EXERCISE DETAILS
Write out the data below in full. Keep it exact.

+++ DATASET CONTENT +++

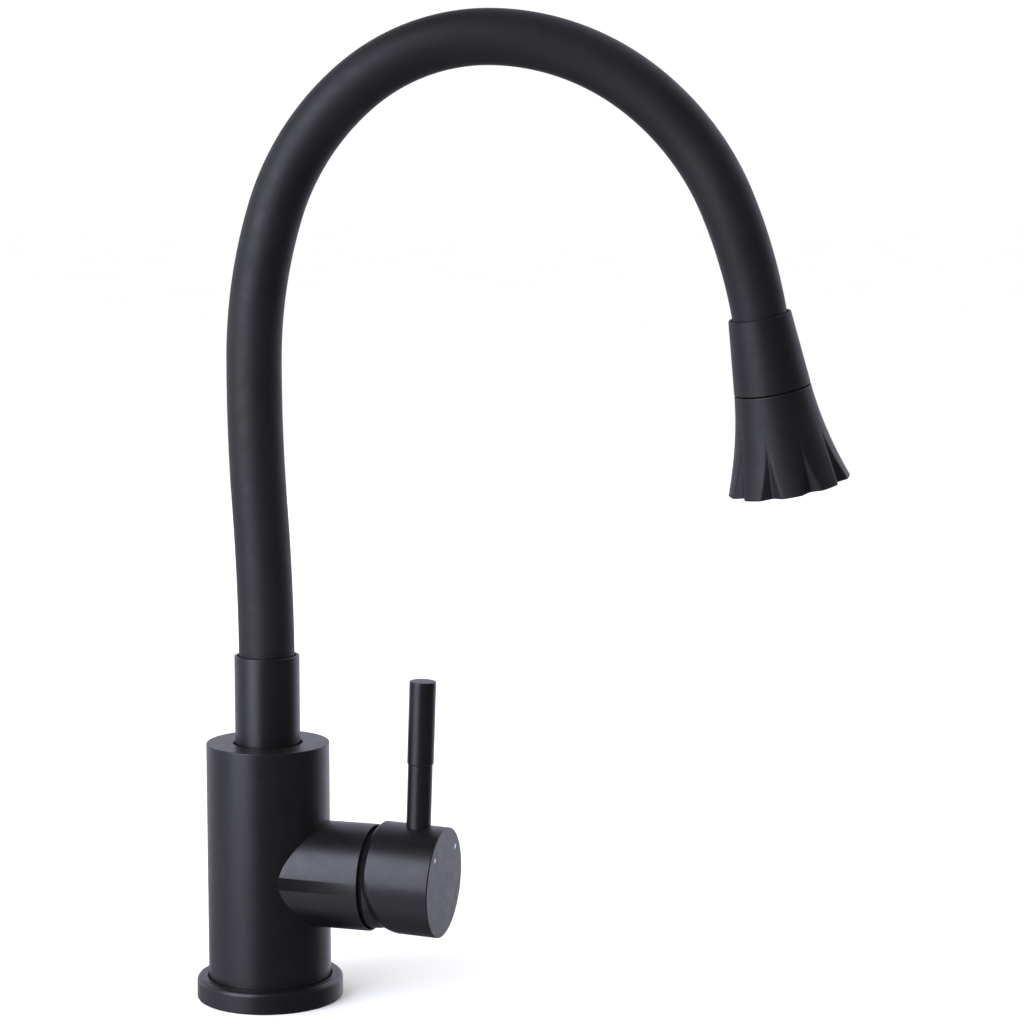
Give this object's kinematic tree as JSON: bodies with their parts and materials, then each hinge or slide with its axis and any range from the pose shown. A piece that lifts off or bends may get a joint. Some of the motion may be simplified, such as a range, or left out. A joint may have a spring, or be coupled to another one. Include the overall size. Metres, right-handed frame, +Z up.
{
  "type": "flexible spout kitchen mixer",
  "caption": "Deck-mounted single-lever kitchen mixer with a bendable silicone-sleeved gooseneck and a petal-shaped rotating spray head.",
  "frame": {"origin": "body axis at the deck plane, the underside of the flange", "axes": "+Z up along the body, +X out along the cartridge axis through the handle, -Y towards the user; the spout stands 17 degrees from +X"},
  "size_m": [0.256, 0.1281, 0.4035],
  "materials": {
    "black_finish": "matte black powder-look finish, softly satin",
    "silicone": "matte black silicone",
    "black_plastic": "matte black moulded plastic",
    "brass": "machined brass",
    "steel": "brushed stainless steel",
    "resin": "off-white moulded resin",
    "ceramic": "polished alumina ceramic",
    "seal": "black nitrile rubber",
    "hot": "red enamel dot",
    "cold": "blue enamel dot"
  },
  "bodies": {
    "body": {"base_flange": "black_finish", "base_gasket": "seal", "body_shell": "black_finish", "inlet_block": "brass", "supply_pipes": "steel", "outlet_pipe": "steel", "cartridge_seat": "brass", "cartridge_base": "resin", "base_seals": "seal", "fixed_disc": "ceramic", "cartridge_housing": "resin", "cartridge_nut": "brass", "trim_ring": "black_plastic", "spout_socket": "brass", "swivel_set_screw": "steel", "top_washer": "resin"},
    "rotor": {"cartridge_rotor": "resin", "rotor_pin": "steel"},
    "disc": {"moving_disc": "ceramic", "disc_carrier": "resin"},
    "handle": {"cartridge_stem": "steel", "handle_hub": "black_finish", "lever_rod": "black_finish", "lever_grip": "black_finish", "handle_set_screw": "steel", "hot_mark": "hot", "cold_mark": "cold", "handle_seal": "seal"},
    "spout": {"spout_shank": "brass", "spout_o_rings": "seal", "spout_collar": "black_finish", "neck_sleeve_1": "silicone", "neck_core_1": "steel"},
    "neck_2": {"neck_sleeve_2": "silicone", "neck_core_2": "steel"},
    "neck_3": {"neck_sleeve_3": "silicone", "neck_core_3": "steel"},
    "neck_4": {"neck_sleeve_4": "silicone", "neck_core_4": "steel"},
    "neck_5": {"neck_sleeve_5": "silicone", "neck_core_5": "steel"},
    "neck_6": {"neck_sleeve_6": "silicone", "neck_core_6": "steel"},
    "neck_7": {"neck_sleeve_7": "silicone", "neck_core_7": "steel"},
    "head": {"neck_sleeve_8": "silicone", "neck_core_8": "steel", "head_ferrule": "black_plastic", "head_connector": "brass", "head_o_ring": "seal", "nozzle_retainer": "steel"},
    "nozzle": {"petal_nozzle": "black_plastic", "spray_plate": "black_plastic", "nozzle_mat": "silicone", "aerator_housing": "black_plastic", "aerator_screen": "steel"}
  },
  "joints": [
    {"name": "spout_swivel", "type": "hinge", "parent": "body", "child": "spout", "pos_m": [0, 0, 0.09], "axis": [0, 0, 1], "continuous": true},
    {"name": "neck_lower_bend", "type": "hinge", "parent": "spout", "child": "neck_2", "pos_m": [-0.00211, -0.00065, 0.20385], "axis": [-0.2924, 0.9563, 0], "range_deg": [-10, 4]},
    {"name": "neck_lower_bend_2", "type": "hinge", "parent": "neck_2", "child": "neck_3", "pos_m": [-0.00372, -0.00114, 0.26382], "axis": [-0.2924, 0.9563, 0], "range_deg": [-10, 4]},
    {"name": "neck_lower_bend_3", "type": "hinge", "parent": "neck_3", "child": "neck_4", "pos_m": [0.00503, 0.00154, 0.3229], "axis": [-0.2924, 0.9563, 0], "range_deg": [-10, 4]},
    {"name": "neck_upper_bend", "type": "hinge", "parent": "neck_4", "child": "neck_5", "pos_m": [0.03608, 0.01103, 0.37242], "axis": [-0.2924, 0.9563, 0], "range_deg": [-12, 8]},
    {"name": "neck_upper_bend_2", "type": "hinge", "parent": "neck_5", "child": "neck_6", "pos_m": [0.08893, 0.02719, 0.3921], "axis": [-0.2924, 0.9563, 0], "range_deg": [-12, 8]},
    {"name": "neck_upper_bend_3", "type": "hinge", "parent": "neck_6", "child": "neck_7", "pos_m": [0.14248, 0.04356, 0.3732], "axis": [-0.2924, 0.9563, 0], "range_deg": [-12, 8]},
    {"name": "head_side_bend", "type": "hinge", "parent": "neck_7", "child": "head", "pos_m": [0.17805, 0.05443, 0.32702], "axis": [-0.8763, -0.2679, -0.4003], "range_deg": [-14, 20]},
    {"name": "nozzle_turn", "type": "hinge", "parent": "head", "child": "nozzle", "pos_m": [0.19513, 0.0675, 0.25081], "axis": [0.1534, 0.1447, -0.9775], "range_deg": [0, 90]},
    {"name": "mixing_turn", "type": "hinge", "parent": "body", "child": "rotor", "pos_m": [0.04, 0, 0.0529], "axis": [1, 0, 0], "range_deg": [-45, 45]},
    {"name": "lever_lift", "type": "hinge", "parent": "rotor", "child": "handle", "pos_m": [0.048, 0, 0.0529], "axis": [0, 1, 0], "range_deg": [0, 18]},
    {"name": "disc_slide", "type": "slide", "parent": "rotor", "child": "disc", "axis": [0, 0, 1], "range_m": [0, 0.00659]}
  ],
  "couplings": [
    {"joint": "neck_lower_bend_2", "follows": "neck_lower_bend", "ratio": 1},
    {"joint": "neck_lower_bend_3", "follows": "neck_lower_bend", "ratio": 1},
    {"joint": "neck_upper_bend_2", "follows": "neck_upper_bend", "ratio": 1},
    {"joint": "neck_upper_bend_3", "follows": "neck_upper_bend", "ratio": 1},
    {"joint": "disc_slide", "follows": "lever_lift", "m_per_rad": 0.020334}
  ]
}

+++

RESULT OF THE EXERCISE
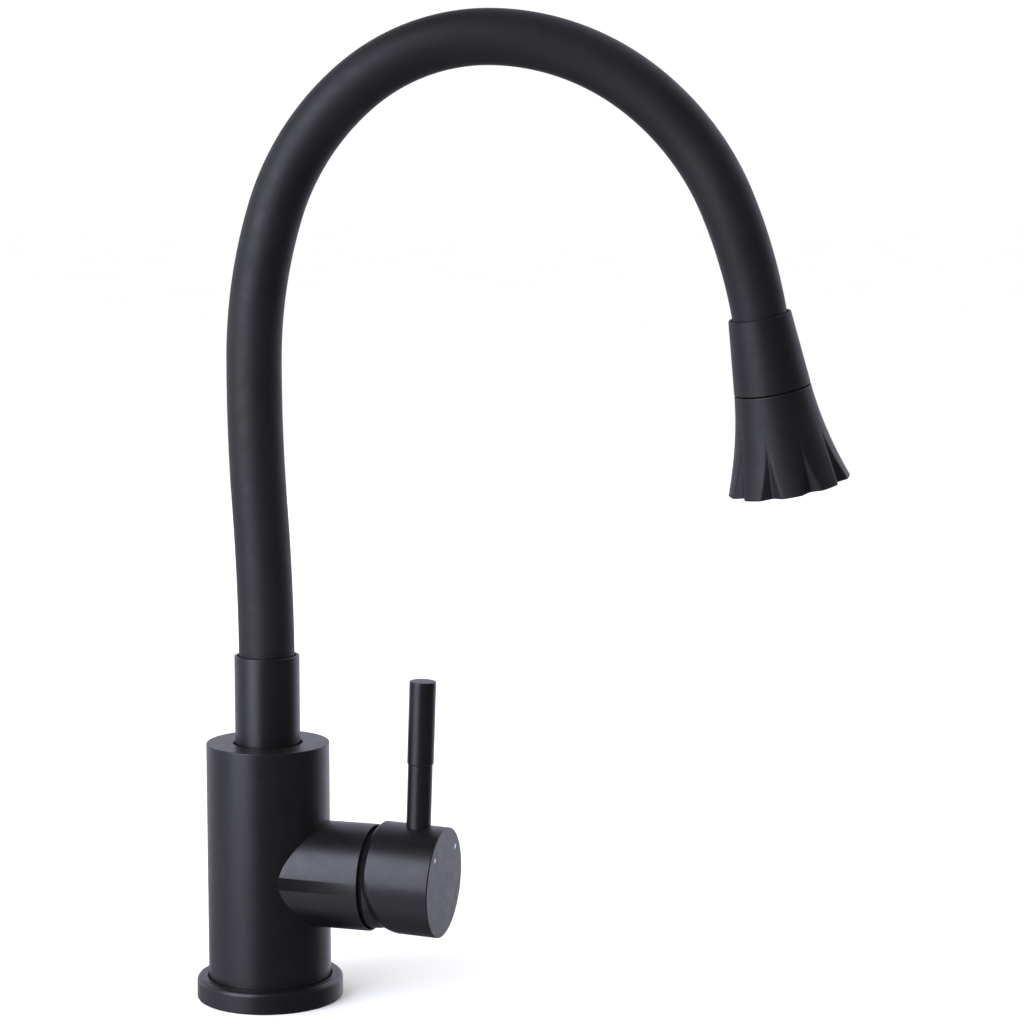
Give this object's kinematic tree as JSON: bodies with their parts and materials, then each hinge or slide with its axis and any range from the pose shown. A piece that lifts off or bends may get a joint. Some of the motion may be simplified, such as a range, or left out. A joint may have a spring, or be coupled to another one. Include the overall size. Metres, right-handed frame, +Z up.
{
  "type": "flexible spout kitchen mixer",
  "caption": "Deck-mounted single-lever kitchen mixer with a bendable silicone-sleeved gooseneck and a petal-shaped rotating spray head.",
  "frame": {"origin": "body axis at the deck plane, the underside of the flange", "axes": "+Z up along the body, +X out along the cartridge axis through the handle, -Y towards the user; the spout stands 17 degrees from +X"},
  "size_m": [0.256, 0.1281, 0.4035],
  "materials": {
    "black_finish": "matte black powder-look finish, softly satin",
    "silicone": "matte black silicone",
    "black_plastic": "matte black moulded plastic",
    "brass": "machined brass",
    "steel": "brushed stainless steel",
    "resin": "off-white moulded resin",
    "ceramic": "polished alumina ceramic",
    "seal": "black nitrile rubber",
    "hot": "red enamel dot",
    "cold": "blue enamel dot"
  },
  "bodies": {
    "body": {"base_flange": "black_finish", "base_gasket": "seal", "body_shell": "black_finish", "inlet_block": "brass", "supply_pipes": "steel", "outlet_pipe": "steel", "cartridge_seat": "brass", "cartridge_base": "resin", "base_seals": "seal", "fixed_disc": "ceramic", "cartridge_housing": "resin", "cartridge_nut": "brass", "trim_ring": "black_plastic", "spout_socket": "brass", "swivel_set_screw": "steel", "top_washer": "resin"},
    "rotor": {"cartridge_rotor": "resin", "rotor_pin": "steel"},
    "disc": {"moving_disc": "ceramic", "disc_carrier": "resin"},
    "handle": {"cartridge_stem": "steel", "handle_hub": "black_finish", "lever_rod": "black_finish", "lever_grip": "black_finish", "handle_set_screw": "steel", "hot_mark": "hot", "cold_mark": "cold", "handle_seal": "seal"},
    "spout": {"spout_shank": "brass", "spout_o_rings": "seal", "spout_collar": "black_finish", "neck_sleeve_1": "silicone", "neck_core_1": "steel"},
    "neck_2": {"neck_sleeve_2": "silicone", "neck_core_2": "steel"},
    "neck_3": {"neck_sleeve_3": "silicone", "neck_core_3": "steel"},
    "neck_4": {"neck_sleeve_4": "silicone", "neck_core_4": "steel"},
    "neck_5": {"neck_sleeve_5": "silicone", "neck_core_5": "steel"},
    "neck_6": {"neck_sleeve_6": "silicone", "neck_core_6": "steel"},
    "neck_7": {"neck_sleeve_7": "silicone", "neck_core_7": "steel"},
    "head": {"neck_sleeve_8": "silicone", "neck_core_8": "steel", "head_ferrule": "black_plastic", "head_connector": "brass", "head_o_ring": "seal", "nozzle_retainer": "steel"},
    "nozzle": {"petal_nozzle": "black_plastic", "spray_plate": "black_plastic", "nozzle_mat": "silicone", "aerator_housing": "black_plastic", "aerator_screen": "steel"}
  },
  "joints": [
    {"name": "spout_swivel", "type": "hinge", "parent": "body", "child": "spout", "pos_m": [0, 0, 0.09], "axis": [0, 0, 1], "continuous": true},
    {"name": "neck_lower_bend", "type": "hinge", "parent": "spout", "child": "neck_2", "pos_m": [-0.00211, -0.00065, 0.20385], "axis": [-0.2924, 0.9563, 0], "range_deg": [-10, 4]},
    {"name": "neck_lower_bend_2", "type": "hinge", "parent": "neck_2", "child": "neck_3", "pos_m": [-0.00372, -0.00114, 0.26382], "axis": [-0.2924, 0.9563, 0], "range_deg": [-10, 4]},
    {"name": "neck_lower_bend_3", "type": "hinge", "parent": "neck_3", "child": "neck_4", "pos_m": [0.00503, 0.00154, 0.3229], "axis": [-0.2924, 0.9563, 0], "range_deg": [-10, 4]},
    {"name": "neck_upper_bend", "type": "hinge", "parent": "neck_4", "child": "neck_5", "pos_m": [0.03608, 0.01103, 0.37242], "axis": [-0.2924, 0.9563, 0], "range_deg": [-12, 8]},
    {"name": "neck_upper_bend_2", "type": "hinge", "parent": "neck_5", "child": "neck_6", "pos_m": [0.08893, 0.02719, 0.3921], "axis": [-0.2924, 0.9563, 0], "range_deg": [-12, 8]},
    {"name": "neck_upper_bend_3", "type": "hinge", "parent": "neck_6", "child": "neck_7", "pos_m": [0.14248, 0.04356, 0.3732], "axis": [-0.2924, 0.9563, 0], "range_deg": [-12, 8]},
    {"name": "head_side_bend", "type": "hinge", "parent": "neck_7", "child": "head", "pos_m": [0.17805, 0.05443, 0.32702], "axis": [-0.8763, -0.2679, -0.4003], "range_deg": [-14, 20]},
    {"name": "nozzle_turn", "type": "hinge", "parent": "head", "child": "nozzle", "pos_m": [0.19513, 0.0675, 0.25081], "axis": [0.1534, 0.1447, -0.9775], "range_deg": [0, 90]},
    {"name": "mixing_turn", "type": "hinge", "parent": "body", "child": "rotor", "pos_m": [0.04, 0, 0.0529], "axis": [1, 0, 0], "range_deg": [-45, 45]},
    {"name": "lever_lift", "type": "hinge", "parent": "rotor", "child": "handle", "pos_m": [0.048, 0, 0.0529], "axis": [0, 1, 0], "range_deg": [0, 18]},
    {"name": "disc_slide", "type": "slide", "parent": "rotor", "child": "disc", "axis": [0, 0, 1], "range_m": [0, 0.00659]}
  ],
  "couplings": [
    {"joint": "neck_lower_bend_2", "follows": "neck_lower_bend", "ratio": 1},
    {"joint": "neck_lower_bend_3", "follows": "neck_lower_bend", "ratio": 1},
    {"joint": "neck_upper_bend_2", "follows": "neck_upper_bend", "ratio": 1},
    {"joint": "neck_upper_bend_3", "follows": "neck_upper_bend", "ratio": 1},
    {"joint": "disc_slide", "follows": "lever_lift", "m_per_rad": 0.020334}
  ]
}